▸ **EXERCISE DESCRIPTION**: Please copy the lines below exactly, from the first one through the line showing "display. From its".

-- START OF GIVEN DATA --

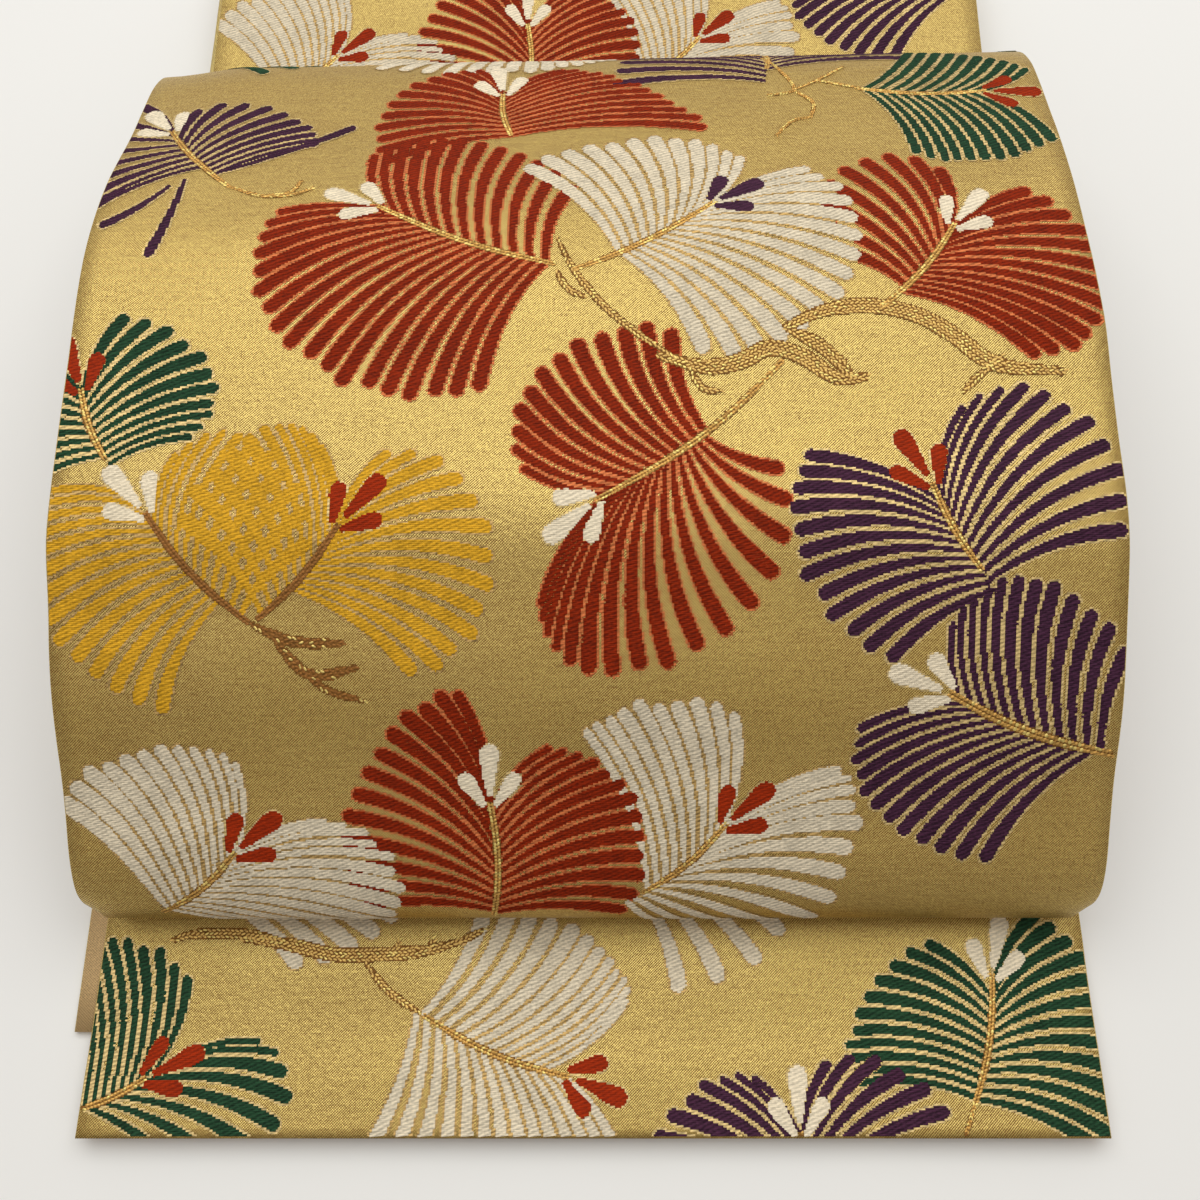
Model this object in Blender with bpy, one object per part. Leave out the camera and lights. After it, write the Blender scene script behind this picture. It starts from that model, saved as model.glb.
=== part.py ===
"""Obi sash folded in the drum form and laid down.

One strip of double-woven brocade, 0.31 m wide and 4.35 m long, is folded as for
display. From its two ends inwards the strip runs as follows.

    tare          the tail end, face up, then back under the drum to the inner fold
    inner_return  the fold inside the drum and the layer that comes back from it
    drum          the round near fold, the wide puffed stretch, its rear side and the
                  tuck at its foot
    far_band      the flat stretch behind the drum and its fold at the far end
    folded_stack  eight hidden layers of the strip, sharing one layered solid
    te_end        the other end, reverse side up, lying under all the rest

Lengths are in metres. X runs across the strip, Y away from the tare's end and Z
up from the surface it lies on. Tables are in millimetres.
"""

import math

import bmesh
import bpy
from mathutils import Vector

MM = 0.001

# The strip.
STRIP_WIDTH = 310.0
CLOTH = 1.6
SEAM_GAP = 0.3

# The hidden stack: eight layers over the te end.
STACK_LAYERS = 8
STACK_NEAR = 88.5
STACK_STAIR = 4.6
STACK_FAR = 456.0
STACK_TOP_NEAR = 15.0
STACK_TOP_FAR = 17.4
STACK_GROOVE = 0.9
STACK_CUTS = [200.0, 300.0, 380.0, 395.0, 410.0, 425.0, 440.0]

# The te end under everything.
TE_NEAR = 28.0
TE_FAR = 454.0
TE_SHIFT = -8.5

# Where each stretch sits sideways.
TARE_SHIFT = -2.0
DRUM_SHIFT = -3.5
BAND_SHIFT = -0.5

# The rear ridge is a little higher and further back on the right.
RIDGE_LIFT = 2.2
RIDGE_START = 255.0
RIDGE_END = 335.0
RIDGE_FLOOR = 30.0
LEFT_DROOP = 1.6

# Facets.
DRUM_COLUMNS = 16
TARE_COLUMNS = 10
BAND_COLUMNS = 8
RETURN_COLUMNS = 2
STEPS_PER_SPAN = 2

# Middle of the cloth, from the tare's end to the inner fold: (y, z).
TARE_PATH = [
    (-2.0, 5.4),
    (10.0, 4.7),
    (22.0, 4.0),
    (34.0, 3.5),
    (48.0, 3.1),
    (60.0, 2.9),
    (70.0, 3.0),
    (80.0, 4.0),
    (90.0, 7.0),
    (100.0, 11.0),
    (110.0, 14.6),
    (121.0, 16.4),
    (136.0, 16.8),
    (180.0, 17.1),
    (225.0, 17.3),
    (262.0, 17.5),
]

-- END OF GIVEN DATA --

▸ **IN RESPONSE**:
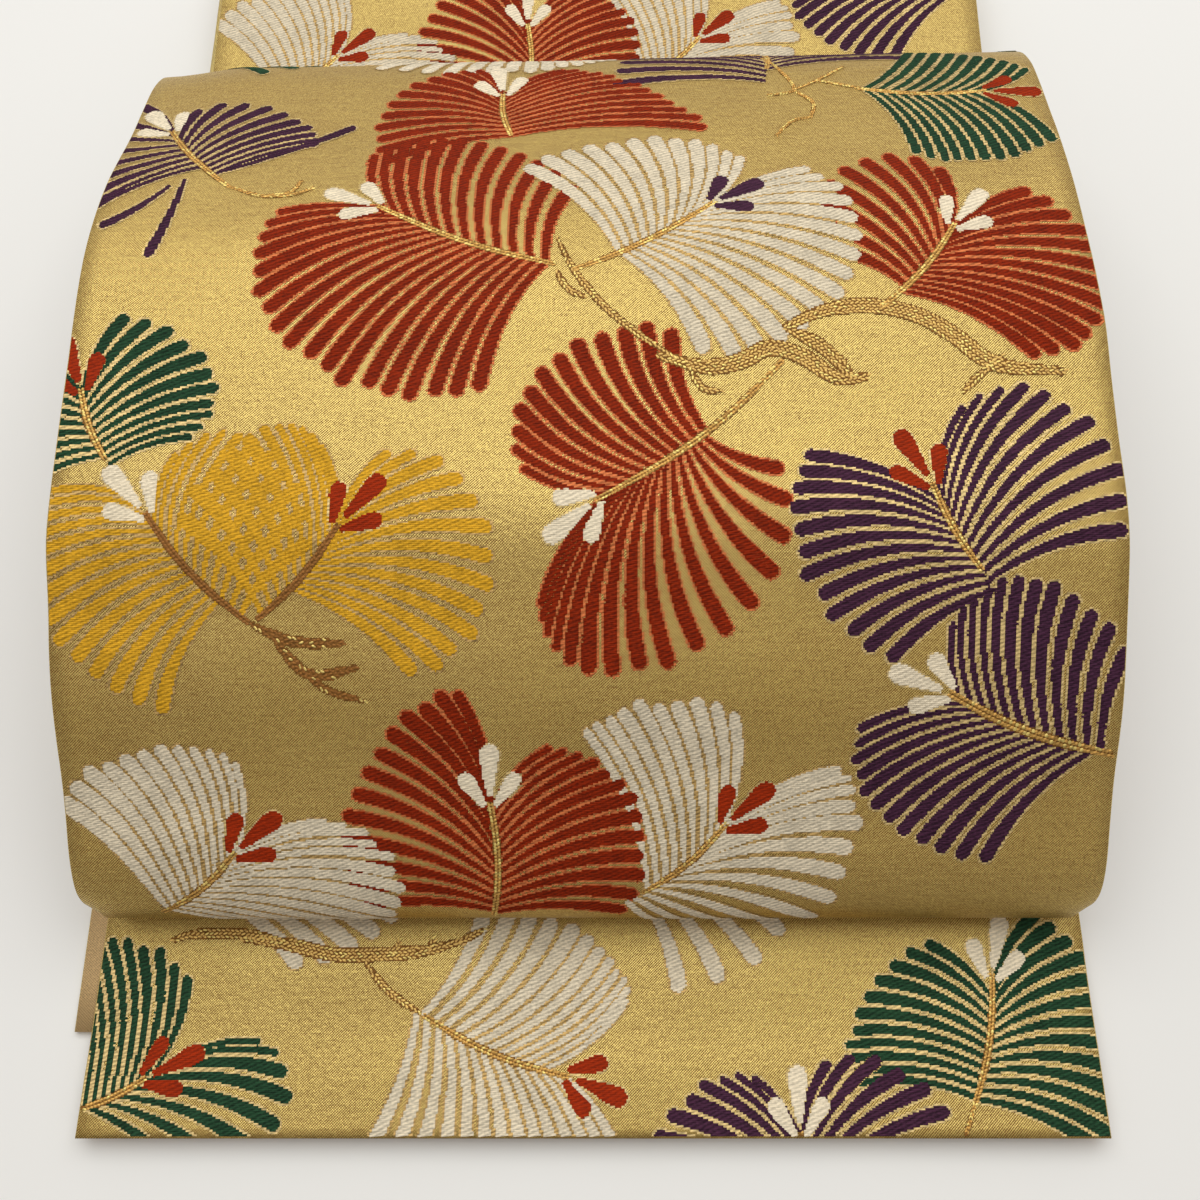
Model this object in Blender with bpy, one object per part. Leave out the camera and lights. After it, write the Blender scene script behind this picture. It starts from that model, saved as model.glb.
=== part.py ===
"""Obi sash folded in the drum form and laid down.

One strip of double-woven brocade, 0.31 m wide and 4.35 m long, is folded as for
display. From its two ends inwards the strip runs as follows.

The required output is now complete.